The past 12 months have been very good for both stocks and bonds. A portfolio that is bleeding in 2019 needs some analysis to find the problem. Is the underperformance a short-term anomaly in an otherwise strong long-term portfolio, or is it the latest setback in a portfolio that never gelled in the first place?

Particular attention should be paid to the asset mix of this portfolio. With a year to go until retirement, the mix of stocks and bonds should reflect the needs of someone trying to balance some degree of growth with capital preservation. The bleeding in this portfolio may reflect too much of a tilt toward stocks.

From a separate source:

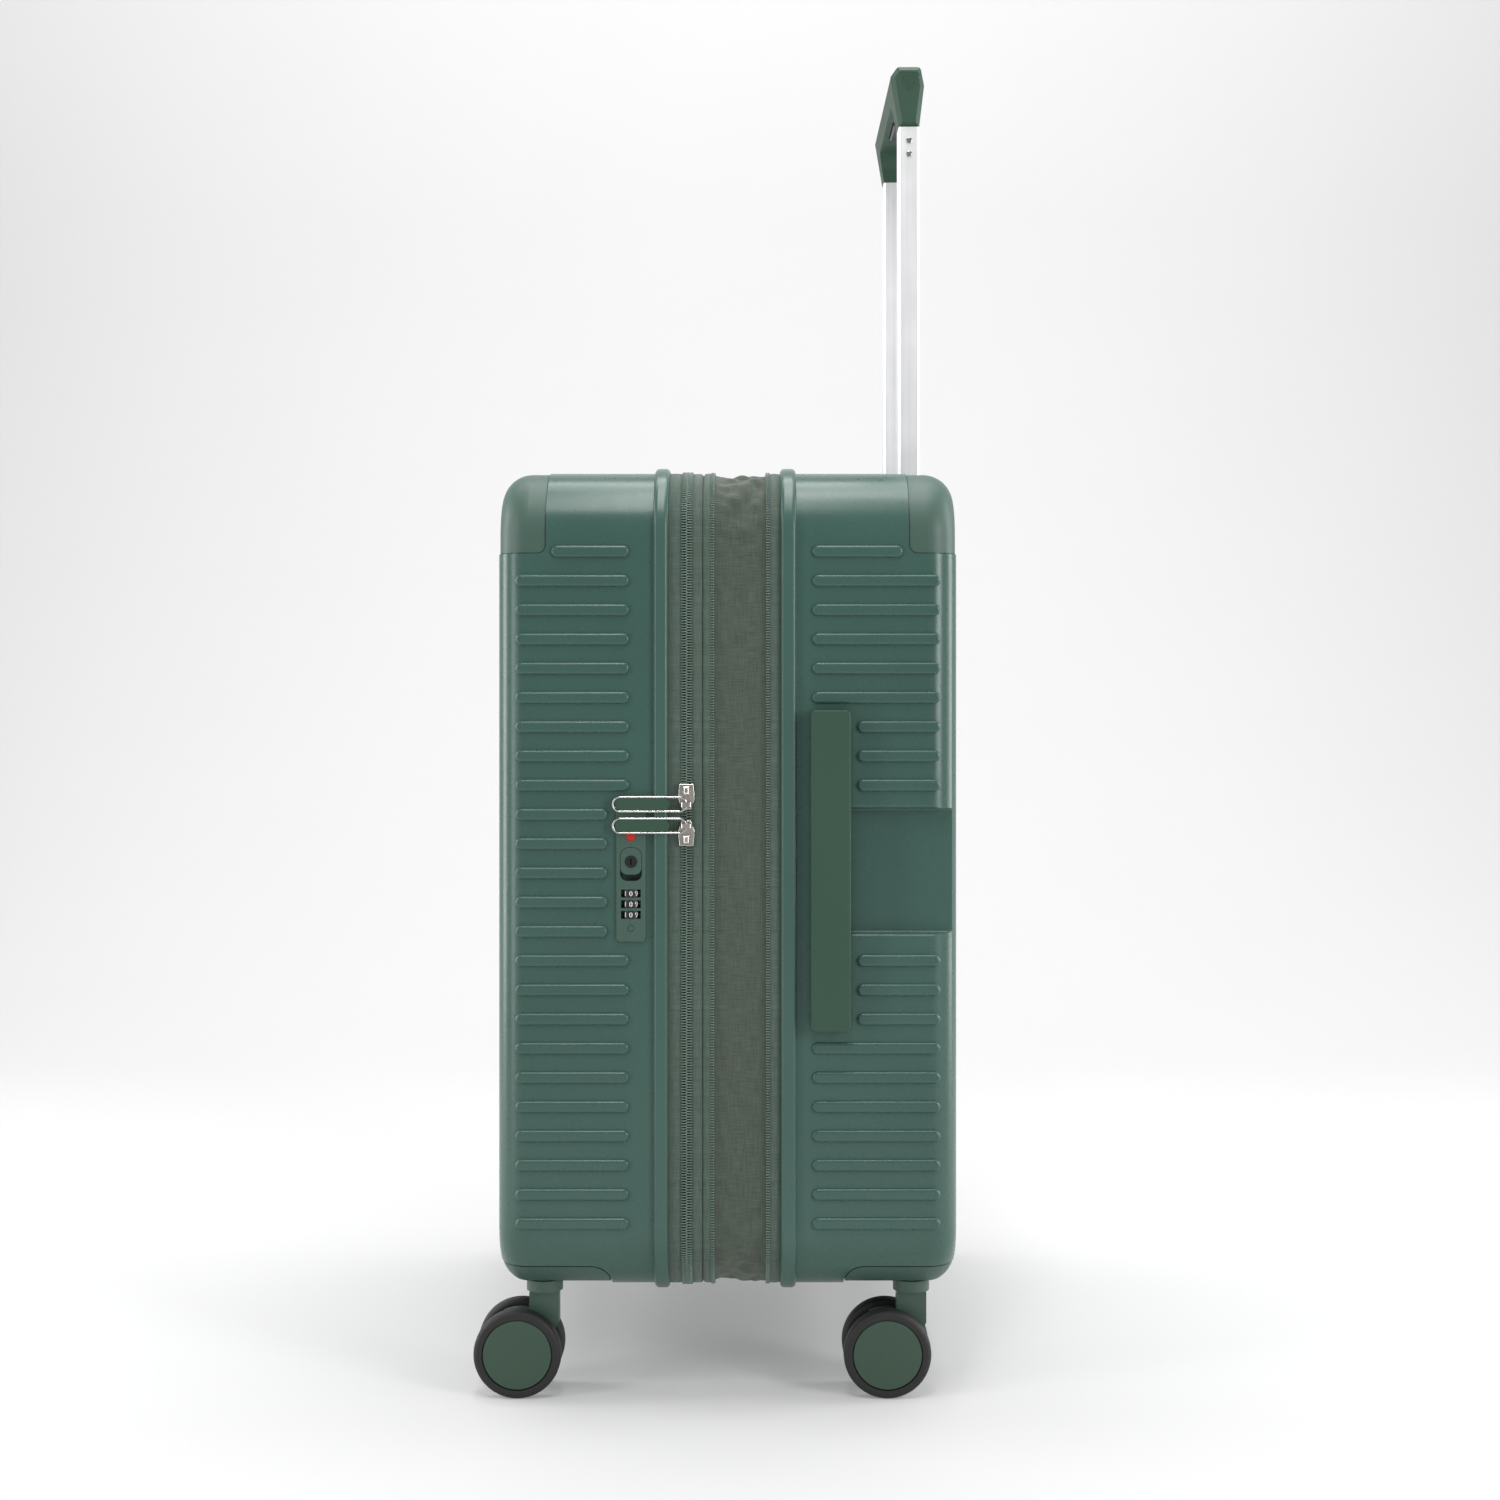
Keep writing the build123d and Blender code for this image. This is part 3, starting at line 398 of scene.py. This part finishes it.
def stitches(name, y, inset, span):
    """A row of machine stitches that dip into the cloth at each end."""
    pitch, long, thick = 3.1, 2.3, 0.2
    verts, faces = [], []
    count = int((span[1] - span[0]) / (pitch * MM))
    # places along a stitch as a share of its length, each with its height and its girth
    stations = ((-0.5, -0.9, 0.5), (-0.3, 0.3, 1), (0.0, 0.6, 1), (0.3, 0.3, 1), (0.5, -0.9, 0.5))
    rng = random.Random(name)
    for i in range(count):
        drift = rng.uniform(-0.06, 0.06)
        start = len(verts)
        for share, out, k in stations:
            s = span[0] + (i + 0.5) * pitch * MM + share * long * MM
            x, z, nx, nz = outline(s, inset * MM - out * thick * MM)
            for a in range(5):
                angle = 2 * math.pi * a / 5
                dy, dn = math.cos(angle) * thick * k * MM, math.sin(angle) * thick * k * MM
                verts.append((x + nx * dn, y * MM + drift * MM + dy, z + nz * dn))
        for j in range(len(stations) - 1):
            for k in range(5):
                a, b = start + j * 5 + k, start + j * 5 + (k + 1) % 5
                faces.append((a, b, b + 5, a + 5))
    return mesh_object(name, verts, faces)


# ---- zippers ------------------------------------------------------------------------------------
def mm(*pairs):
    return [(y * MM, inset * MM) for y, inset in pairs]


# places in Y, in millimetres: the gusset's two edges, the trims' inner edges and the main zipper
gusset_low, gusset_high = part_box("expansion_gusset")
G0, G1 = gusset_low[1] / MM, gusset_high[1] / MM
front_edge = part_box("front_trim")[1][1] / MM
back_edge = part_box("back_trim")[0][1] / MM
ZY = ZIP_Y / MM


def ripple(size, wave, seed):
    """A slight waviness of a tape along its length, in Y and in depth."""
    def move(s, v):
        a = noise.noise(Vector((s * 1000 / wave, v * 1.5, seed)))
        b = noise.noise(Vector((s * 1000 / wave, v * 1.5, seed + 9)))
        return a * size * 0.5 * MM, b * size * MM
    return move


TAPE_THICK = 0.6 * MM

# a tape's name, section, range, body and the CAD node that it stands in for
tapes = (
    ("main_tape_front",
     mm((front_edge - 0.6, 1.1), (front_edge + 0.6, 0.7), (ZY - 8, 0.55), (ZY - 5, 0.7), (ZY - 3.6, 1.3),
        (ZY - 0.4, 1.5)),
     PAST_HINGE, "front_case", "main_zip_front_half"),
    ("main_tape_rear",
     mm((ZY + 0.4, 1.5), (ZY + 3.6, 1.3), (ZY + 5, 0.7), (ZY + 7.5, 0.5), (ZY + 9.8, 0.75),
        (ZY + 10.4, 1.6)),
     PAST_HINGE, "mid_frame", "main_zip_rear_half"),
    ("band_tape",
     mm((ZY + 9.0, 2.4), (G0 - 8, 2.5), (G0 - 7.2, 1.4), (G0 - 6.6, 0.7), (G0 - 4.2, 0.45),
        (G0 - 2.4, 0.75), (G0 - 1.6, 1.5), (G0 - 0.2, 1.7)),
     ALL_ROUND, "mid_frame", "zipper_band"),
    ("expansion_tape_rear",
     mm((G1 + 0.2, 1.7), (G1 + 1.6, 1.5), (G1 + 2.6, 0.75), (G1 + 5.5, 0.45), (back_edge - 0.8, 0.8),
        (back_edge + 0.5, 1.2)),
     ALL_ROUND, "back_case", "expansion_zip_rear_half"),
)
for name, profile, span, body, node in tapes:
    piece = bake(band(name, profile, span, 3 * MM, TAPE_THICK, ripple(0.25, 23.0, len(name))))
    finish_piece(piece, "zipper", body, (node,))

backing_profile = mm((ZY + 1, 2.9), (ZY + 9, 3.0), (G0 - 0.2, 3.0))
backing = bake(band("band_backing", backing_profile, ALL_ROUND, 6 * MM, TAPE_THICK))
finish_piece(backing, "zipper", "mid_frame")

# a row's name, root and tip in Y, inset, range, share of a pitch that it starts late, size and body
rows = (
    ("teeth_main_front", ZY - 3.9, ZY + 0.5, -0.25, PAST_HINGE, 0.0, (0.55, 1.0), "front_case"),
    ("teeth_main_rear", ZY + 3.9, ZY - 0.5, -0.25, PAST_HINGE, 0.5, (0.55, 1.0), "mid_frame"),
    ("teeth_band", G0 - 2.8, G0 + 0.2, 0.0, ALL_ROUND, 0.0, (0.52, 0.9), "mid_frame"),
    ("teeth_rear", G1 + 2.8, G1 - 0.2, 0.0, ALL_ROUND, 0.5, (0.52, 0.9), "back_case"),
)
for name, root, tip, inset, span, phase, size, body in rows:
    finish_piece(teeth(name, root, tip, inset, span, phase, size), "coil", body)

# a seam's name, place in Y, inset, range and body
seams = (
    ("seam_main_front", front_edge + 2.6, 0.5, PAST_HINGE, "front_case"),
    ("seam_main_rear", ZY + 8.3, 0.45, PAST_HINGE, "mid_frame"),
    ("seam_band", G0 - 5.4, 0.4, ALL_ROUND, "mid_frame"),
    ("seam_rear", back_edge - 2.6, 0.5, ALL_ROUND, "back_case"),
)
for name, y, inset, span, body in seams:
    finish_piece(stitches(name, y, inset, span), "thread", body)

hinge_span = (hinge_low[2] - MID_Z, hinge_high[2] - MID_Z)
HINGE_STEPS = 16
hinge_profile = []
for step in range(HINGE_STEPS + 1):
    share = step / HINGE_STEPS
    y = hinge_low[1] + (hinge_high[1] - hinge_low[1]) * share
    hinge_profile.append((y, (0.7 + 0.5 * math.sin(math.pi * share)) * MM))
hinge = bake(band("fabric_hinge", hinge_profile, hinge_span, 4 * MM, 0.7 * MM, ripple(0.35, 30.0, 5.0)))
hinge.data.materials.append(looks["cloth"])
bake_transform(hinge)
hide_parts("hinge_strip")


# ---- expansion gusset ---------------------------------------------------------------------------
CORNER_MIDDLES = (RUN_Z + ARC / 2, RUN_Z + 1.5 * ARC + 2 * RUN_X, 3 * RUN_Z + 2.5 * ARC + 2 * RUN_X,
                  3 * RUN_Z + 3.5 * ARC + 4 * RUN_X)
CORNER_REACH = 0.07         # metres along the outline over which a corner's folds die away
GUSSET_STEPS = 18
SEWN = 0.6                  # millimetres that the gusset runs in under each tape
CLOTH_FRAMES = 26


def gusset_rest(s, v):
    """How far the cloth stands off its flat place before it is let go.

    It is slack between its sewn edges, with folds that are deepest at the corners, and it bulges
    out along the top.
    """
    u = s * 1000
    slack = math.sin(math.pi * v) ** 0.7
    corner = sum(math.exp(-((s - middle) / CORNER_REACH) ** 2) for middle in CORNER_MIDDLES)
    _, _, _, nz = outline(s)
    flat_end = 0.35 + 0.65 * abs(nz)
    fold_size = 3.4 * (0.08 + 0.5 * flat_end + 0.95 * corner)
    crease_size = 1.8 * (0.35 + corner + 0.5 * abs(nz))
    fold = noise.noise(Vector((u / 16 + v * 2.5, v * 1.2, 1.0))) * fold_size
    crease = noise.noise(Vector((u / 7 - v * 3.0, v * 3.0, 4.0))) * crease_size
    depth = 2.6 - 3.4 * flat_end * (1 if nz > 0 else 0.2)
    shift = noise.noise(Vector((u / 30, v * 2.0, 7.0))) * 1.4 * slack
    return shift * MM, (slack * (depth + fold + crease)) * MM


gusset_width = G1 - G0 + 2 * SEWN
gusset_profile = mm(*[(G0 - SEWN + gusset_width * k / GUSSET_STEPS, 1.75)
                      for k in range(GUSSET_STEPS + 1)])
gusset = band("gusset", gusset_profile, ALL_ROUND, 3.2 * MM, 0, gusset_rest)


def let_go(cloth):
    """Cloth simulation with both long edges held where they are sewn."""
    held = cloth.vertex_groups.new(name="held")
    wide = GUSSET_STEPS + 1
    edge = [i for i in range(len(cloth.data.vertices)) if i % wide in (0, wide - 1)]
    near = [i for i in range(len(cloth.data.vertices)) if i % wide in (1, wide - 2)]
    held.add(edge, 1.0, "REPLACE")
    held.add(near, 0.6, "REPLACE")
    sim = cloth.modifiers.new("cloth", "CLOTH")
    sim.settings.quality = 5
    sim.settings.mass = 0.12
    sim.settings.tension_stiffness = sim.settings.compression_stiffness = 25
    sim.settings.shear_stiffness, sim.settings.bending_stiffness = 8, 0.25
    sim.settings.tension_damping = sim.settings.compression_damping = 12
    sim.settings.air_damping = 4
    sim.settings.vertex_group_mass = "held"
    sim.collision_settings.use_self_collision = False
    sim.point_cache.frame_end = CLOTH_FRAMES
    scene.frame_start, scene.frame_end = 1, CLOTH_FRAMES
    for number in range(1, CLOTH_FRAMES + 1):
        scene.frame_set(number)
    bake(cloth)
    scene.frame_set(1)


let_go(gusset)
smoother = gusset.modifiers.new("round", "SUBSURF")
smoother.levels = smoother.render_levels = 1
thicker = gusset.modifiers.new("thickness", "SOLIDIFY")
thicker.thickness, thicker.offset = 0.45 * MM, 0
bake(gusset)
gusset.data.materials.append(looks["cloth"])
gusset.data.shade_smooth()
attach(gusset, "back_case")
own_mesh(gusset)
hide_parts("expansion_gusset")


# ---- numbers on the dials -----------------------------------------------------------------------
def digit_mesh(text, height):
    curve = bpy.data.curves.new("digit", "FONT")
    curve.body, curve.size, curve.offset = text, height * 1.4, height * 0.02
    curve.align_x, curve.align_y = "CENTER", "CENTER"
    holder = bpy.data.objects.new("digit", curve)
    scene.collection.objects.link(holder)
    bpy.context.view_layer.update()
    made = bpy.data.meshes.new_from_object(holder.evaluated_get(bpy.context.evaluated_depsgraph_get()))
    bpy.data.objects.remove(holder)
    return made


def dial_digits(node):
    low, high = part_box(node)
    x, y, z = ((a + b) / 2 for a, b in zip(low, high))
    radius = (high[0] - low[0]) / 2 + 0.03 * MM
    verts, faces = [], []
    for value in range(10):
        flat = digit_mesh(str(value), 3.5 * MM)
        start = len(verts)
        heights = [v.co.y for v in flat.vertices]
        middle = (min(heights) + max(heights)) / 2
        for v in flat.vertices:
            angle = -math.radians(36 * value) + v.co.x / radius
            verts.append((x + radius * math.cos(angle), y + radius * math.sin(angle),
                          z + v.co.y - middle))
        faces += [tuple(start + i for i in p.vertices) for p in flat.polygons]
    digits = mesh_object("digits_" + node, verts, faces, False)
    finish_piece(digits, "ink", node)


for node in ("dial_top", "dial_middle", "dial_bottom"):
    dial_digits(node)


# ---- grip studs ---------------------------------------------------------------------------------
def studs(name, places, radius, height):
    """Small raised hexagons. Each place is (point, one way along the face, outward)."""
    verts, faces = [], []
    for point, along, out in places:
        across = out.cross(along)
        start = len(verts)
        for scale, up in ((1.0, 0.0), (0.8, 0.8), (0.45, 1.0)):
            for k in range(6):
                angle = math.pi / 3 * k + math.pi / 6
                spoke = along * math.cos(angle) + across * math.sin(angle)
                verts.append(point + spoke * radius * scale + out * (up * height))
        for j in range(2):
            for k in range(6):
                a, b = start + j * 6 + k, start + j * 6 + (k + 1) % 6
                faces.append((a, b, b + 6, a + 6))
        faces.append(tuple(start + 12 + k for k in range(6)))
    return mesh_object(name, verts, faces)


def grip_places():
    """A field of studs along the grip's top, and a tapering one on each of its ends."""
    low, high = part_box("handle_grip")
    tube_low, tube_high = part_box("inner_tubes")
    middle = (tube_low[1] + tube_high[1]) / 2
    pitch = 2.1 * MM
    row_step = pitch * 0.87
    x_way, y_way, z_way = Vector((1, 0, 0)), Vector((0, 1, 0)), Vector((0, 0, 1))
    found = []
    for i in range(-50, 51):
        for j in range(-3, 4):
            x, y = i * pitch + (j % 2) * pitch / 2, middle + 0.1 * MM + j * row_step
            found.append((Vector((x, y, high[2])), x_way, z_way))
    for i in range(8):
        z = high[2] - 4.6 * MM - i * row_step
        reach = 3 if i < 4 else 2 if i < 6 else 1
        for j in range(-reach, reach + 1):
            y = middle + j * pitch + (i % 2) * pitch / 2
            found.append((Vector((high[0], y, z)), y_way, x_way))
            found.append((Vector((low[0], y, z)), y_way, -x_way))
    return found


grip_studs = studs("grip_studs", grip_places(), 0.82 * MM, 0.35 * MM)
finish_piece(grip_studs, "soft_touch", "trolley")


# ---- stage --------------------------------------------------------------------------------------
def add_backdrop():
    """A pale floor that curves up into a wall, away from the camera."""
    verts, faces = [], []
    reach, bend_x, bend_r, bend_steps = 9.0, -1.2, 1.4, 12
    profile = [(reach, 0.0), (bend_x, 0.0)]
    for k in range(1, bend_steps + 1):
        angle = math.pi / 2 * k / bend_steps
        profile.append((bend_x - bend_r * math.sin(angle), bend_r - bend_r * math.cos(angle)))
    profile.append((bend_x - bend_r, reach))
    for x, z in profile:
        verts += [(x, -reach, z), (x, reach, z)]
    for i in range(len(profile) - 1):
        faces.append((2 * i, 2 * i + 1, 2 * i + 3, 2 * i + 2))
    floor = mesh_object("backdrop", verts, faces)
    n = Nodes("paper")
    cloud = n.noise(n.add("TexCoord", out=3), 3, 3)
    paper = n.shades(n.between(cloud, 0, 1), (0.5, 0.5, 0.5), (0.505, 0.505, 0.505))
    n.set(Base_Color=paper, Roughness=0.9, Emission_Color=(1, 1, 1, 1), Emission_Strength=0.17)
    n.surface.inputs["Specular IOR Level"].default_value = 0.1
    floor.data.materials.append(n.material)


add_camera()
add_backdrop()
add_world(0.27)
add_light("key", (1.1, -0.1, 2.7), (0.2, 0, 0.5), (0.3, 1.6), 24)
add_light("left", (0.9, -1.3, 0.7), (0.22, -0.1, 0.4), (0.35, 1.5), 9)
add_light("right", (1.5, 1.6, 0.9), (0.22, 0.1, 0.4), (0.5, 1.2), 22)
add_light("edge_left", (-0.2, -1.9, 0.8), (0, 0, 0.4), (0.6, 1.8), 24)
add_light("edge_right", (-0.2, 1.9, 0.8), (0, 0, 0.4), (0.6, 1.8), 24)
add_light("top", (0.2, 0.2, 2.2), (0.0, 0, 0.5), (0.6, 1.2), 12)
add_light("wall", (-0.9, 0.0, 3.4), (-2.6, 0, 0.9), (4.0, 0.8), 84)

This reader’s desire to protect his investments is totally understandable, but a move to “safe” investments could be problematic. Cash protects you against stock-market declines, but it can leave you vulnerable to the effects of inflation. Retirees who hold a lot of their investments in cash also lose out on the opportunity to offset withdrawals from their portfolio over the years with gains from holding stocks and bonds.

Government bonds are very safe in terms of the risk of default, but they have low yields right now and would fall in price if interest rates were to move higher. Guaranteed investment certificates offer slightly higher yields and are safe as well – they hold their value and offer deposit insurance that in most cases is subject to an upper limit. GICs aren’t liquid, though.

The best way to add safety to a portfolio is to come up with a sensible mix of investments based on age, investment goals, risk tolerance, total assets accumulated for retirement and tax brackets. Cash, bonds and GICs may seem safer than that, but they have their flaws.